Abstract

Graph Neural Networks (GNNs) have witnessed great advancement in the field of neural networks for processing graph datasets. Graph Convolutional Networks (GCNs) have outperformed current models/algorithms in accomplishing tasks such as semi-supervised node classification, link prediction, and graph classification. GCNs perform well even with a very small training dataset. The GCN framework has evolved to Graph Attention Model (GAT), GraphSAGE, and other hybrid frameworks. In this paper, we effectively usd the network centrality approach to select nodes from the training set (instead of a traditional random selection), which is fed into GCN (and GAT) to perform semi-supervised node classification tasks. This allows us to take advantage of the best positional nodes in the network.
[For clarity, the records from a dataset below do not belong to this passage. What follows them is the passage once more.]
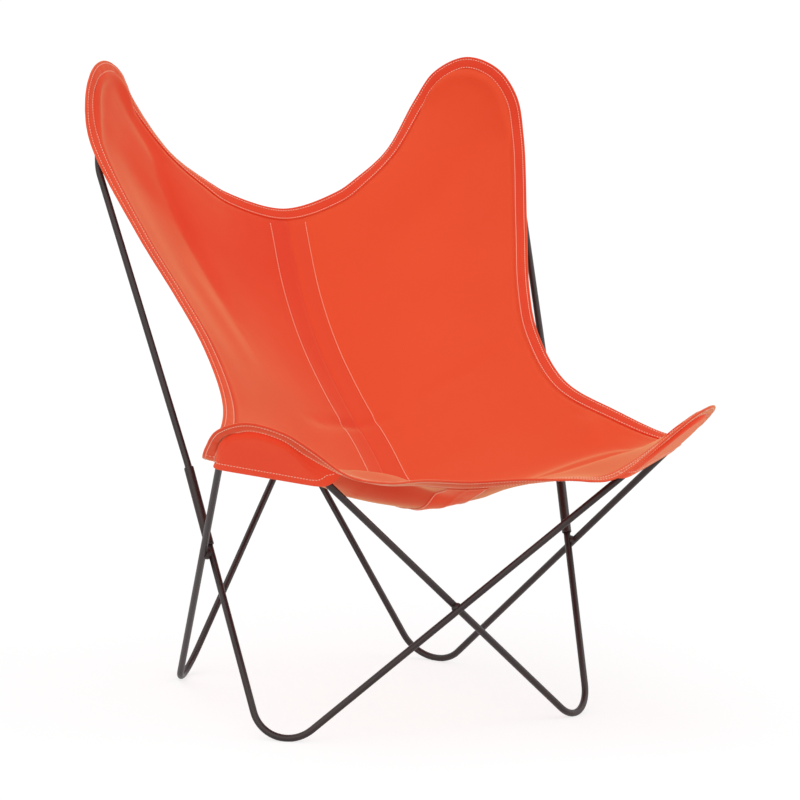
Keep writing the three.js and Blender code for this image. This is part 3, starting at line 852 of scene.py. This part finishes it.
def canvas_material(name, shades, band, panel=None, sheen=0.8, gathers=0.0):
    """Canvas with its weave, slubs and faded patches. band is a stripe of painted light or shade, given as
    (middle, half width, tint, share) along u, panel the tint and share of the cloth where u is above 0, and
    gathers the height of the puckers."""
    material, tree, shader = new_material(name)
    uv = node(tree, "ShaderNodeUVMap", uv_map="cloth")
    split = node(tree, "ShaderNodeSeparateXYZ")
    tree.links.new(uv.outputs[0], split.inputs[0])
    waves = [
        maths(tree, "SINE", maths(tree, "MULTIPLY", split.outputs[axis], math.pi / thread_width))
        for axis in ("X", "Y")
    ]
    weave = maths(tree, "MULTIPLY", *waves)
    place = node(tree, "ShaderNodeTexCoord")
    patches = noise(tree, place, scale=6.0, detail=4.0)
    slub = noise(tree, place, scale=900.0)
    patchy = maths(tree, "MULTIPLY", patches, patch_share)
    shade = maths(tree, "ADD", patchy, maths(tree, "MULTIPLY", slub, slub_share))
    colour = ramp(tree, shade, tone_places, shades)
    if panel:
        panel_tint, panel_share = panel
        colour = tinted(tree, colour, inside(tree, split.outputs["X"], panel_edge, panel_share), panel_tint)
    # The band paints light or shade into the colour along a stripe of u
    middle, half, tint, share = band
    off = maths(tree, "ABSOLUTE", maths(tree, "SUBTRACT", split.outputs["X"], middle))
    banded = inside(tree, maths(tree, "SUBTRACT", half, off), band_edge, share)
    tree.links.new(tinted(tree, colour, banded, tint), shader.inputs["Base Color"])
    woven = maths(tree, "MULTIPLY", weave, weave_relief)
    relief = maths(tree, "ADD", woven, maths(tree, "MULTIPLY", slub, slub_relief))
    if gathers:
        gathered = node(tree, "ShaderNodeTexNoise", Scale=1.0, Detail=1.0)
        stretch = node(tree, "ShaderNodeMapping", Scale=gather_stretch)
        tree.links.new(uv.outputs[0], stretch.inputs["Vector"])
        tree.links.new(stretch.outputs[0], gathered.inputs["Vector"])
        relief = maths(tree, "ADD", relief, maths(tree, "MULTIPLY", gathered.outputs["Fac"], gathers))
    bump(tree, shader, relief, strength=0.35, distance=0.12 * MM)
    shader.inputs["Roughness"].default_value = 0.7
    shader.inputs["Specular IOR Level"].default_value = 0.2
    shader.inputs["Sheen Weight"].default_value = sheen
    shader.inputs["Sheen Roughness"].default_value = 0.4
    shader.inputs["Sheen Tint"].default_value = (*sheen_tint, 1)
    return material


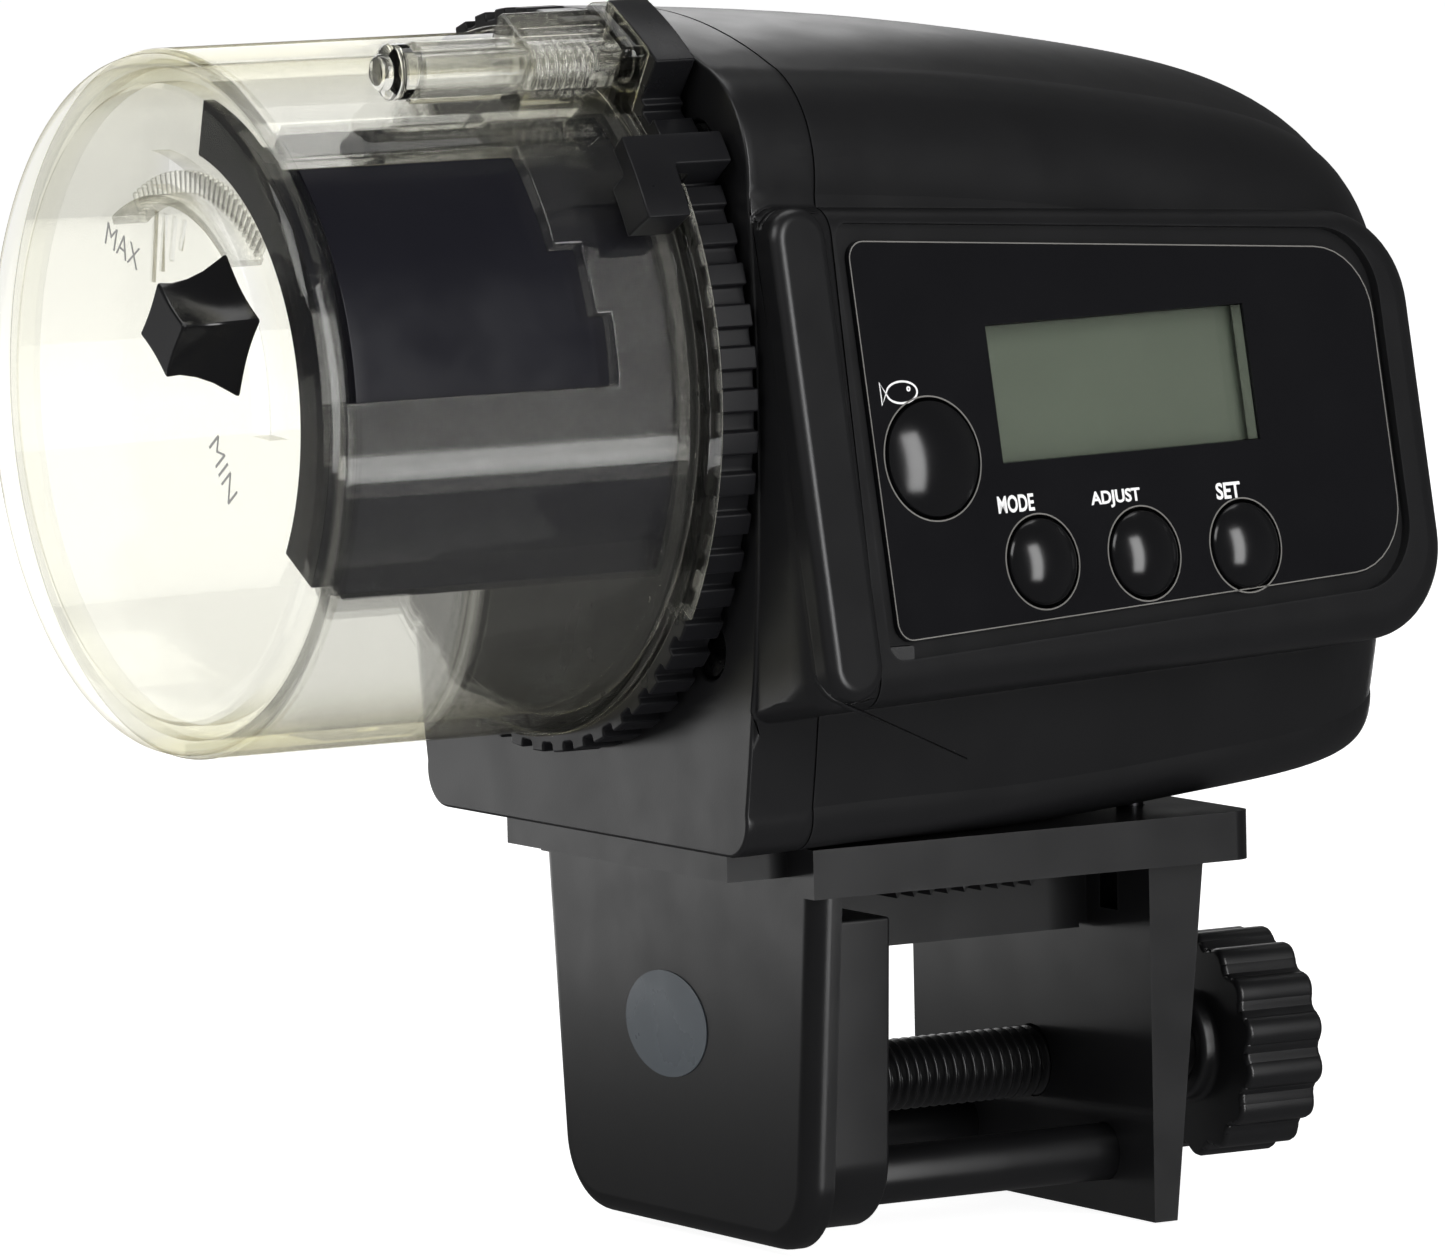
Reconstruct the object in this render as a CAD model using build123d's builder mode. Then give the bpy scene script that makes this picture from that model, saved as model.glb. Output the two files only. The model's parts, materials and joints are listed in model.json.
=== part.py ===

Based on empirical analysis, we choose the betweenness centrality measure for selecting the training nodes. We also mathematically justify why our proposed technique offers better training. This novel training technique is used to analyze the performance of GCN and GAT models on five benchmark networks—Cora, Citeseer, PubMed, Wiki-CS, and Amazon Computers. In GAT implementations, we obtain improved classification accuracy compared to the other state-of-the-art GCN-based methods. Moreover, to the best of our knowledge, the results obtained for Citeseer, Wiki- CS, and Amazon Computer datasets are the best compared to all the existing node classification methods.